Осенью опять начались мои «хождения по мукам» в РОНО и на биржу труда. Нигде ничего не обещали, и я решила ехать искать работу в другом городе, где моя фамилия ничего не значила бы.
Я пишу об этом, не только как о кусочке моей биографии, но и потому, что это типично для того времени: не брать на работу «бывших» или детей «бывших».
Решили, что я поеду в город Выксу Горьковского соседнего района. Там в это время работал папа, и там же жила семья брата мамы — Михаила Николаевича Гладкова — главного механика группы выксунских трубопрокатных заводов. Папа жил в одной комнате с какими-то сослуживцами, и я отправилась к Гладковым попросить пристанища ненадолго, надеясь скоро получить место учительницы где-нибудь в деревне. В выксунском РОНО мне сразу пообещали назначение. Но пока предложили заниматься с взрослыми на заводе в группах ликвидации неграмотности. Я обрадовалась — это была оплачиваемая работа.
Через месяц мне предложили ПОСТОЯННОЕ место работы в деревне Туртапка. Деревня эта расположена между Выксой и Навашино в сторону Мурома. Там шла узкоколейка. Маленький паровозик тащил три маленьких вагончика, посредине которых в зимнее время топились печки-чугунки, и было тепло. От Навашино до Мурома 7 км и можно даже было добраться пешком. На воскресенье можно было ездить домой!
Поехала в Туртапку хоть и со страхом, — какие там люди? как меня встретят? — но и с радостью — постоянное место!
Гладковы тоже радовались, мне все казалось, что они боялись, как бы я не осталась у них надолго. Я тяготилась положением квартирантки у них и стеснялась искать отдельную квартиру. А тут все разрешилось, за меня были рады и приглашали меня в гости.
Семья Гладковых состояла тогда из 3 человек: дяди Миши, тети Веры и дочки Верочки в возрасте 29 лет. Была у них и прислуга, жили они хорошо. Но забот, наверное, хватало — старшие дети Леля, Коля и Анатолий работали и учились в Москве. Но это опять отступление, а если по порядку — приехала я в Туртапку.
Проработала я там 2 года. Школа там была 4-хкомплектная. 4 класса и 4 учительницы. Заведующая Анастасия Ивановна — 35 лет, Соня Клементьева, Полечка Меринова и я — от 18 до 28 лет. Я была самой младшей. О! Как я была им тогда благодарна за ласковый прием! Как я благодарна им сейчас, спустя много лет! Они не знали, как я была измучена жизнью в свои 18 лет, как были расстроены мои нервы. Каждый день я пила валериановые капли. Но молодость, определенность жизни и дружба с Соней и Полей действовали на меня успокаивающе.
Эти 2 года жизни с ними были хорошими.
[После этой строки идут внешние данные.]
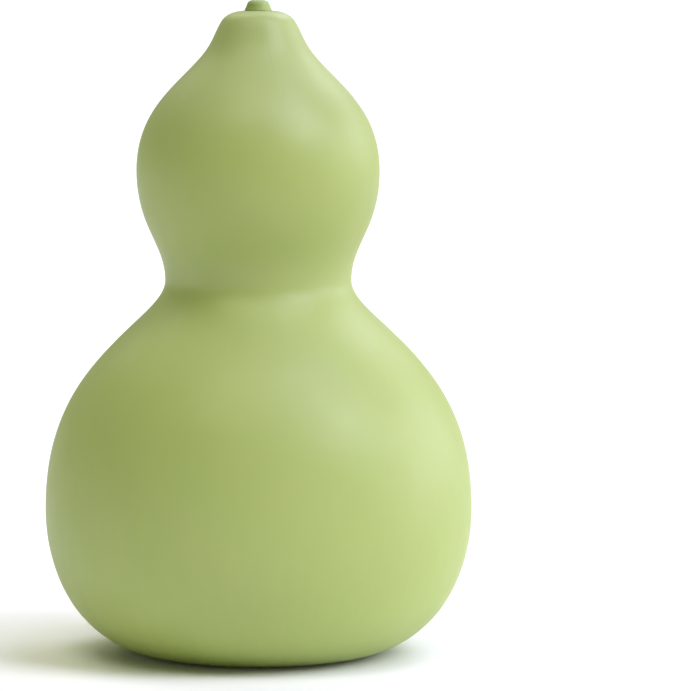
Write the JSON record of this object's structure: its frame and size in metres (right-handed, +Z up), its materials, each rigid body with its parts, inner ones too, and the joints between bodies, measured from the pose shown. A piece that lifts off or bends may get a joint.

Беспокоило всегда только положение семьи. Денег на жизнь не хватало, хотя к заработку папы ежемесячно прибавлялась половина моей зарплаты и какая-то часть Лениных заработков. Он за это время окончил школу и выдержал вступительные экзамены в Московский университет, но не был принят, и вынужден был поступить на Казанскую ж/д сцепщиком вагонов, чтобы стать рабочим с 2-хгодичным стажем, а не сыном лишенца. Остальные дети учились в средней школе и по очереди нянчили маленького Алика.
Кто-то из детей должен был оставаться дома, чтобы дать возможность маме сходить в магазин или на базар и приготовить пищу. Чаще всех оставалась Шура. Все были очень плохо одеты. Очень быстро исчезло куда-то все, что осталось от прежнего благополучия. Куда-то исчезли шубки и пальто, сшитые для меня, Лени, Коли и Миши. Мы их, конечно же, не износили, выросли, и в них могло быть тепло нашим младшим братьям и сестрам. Но они исчезли!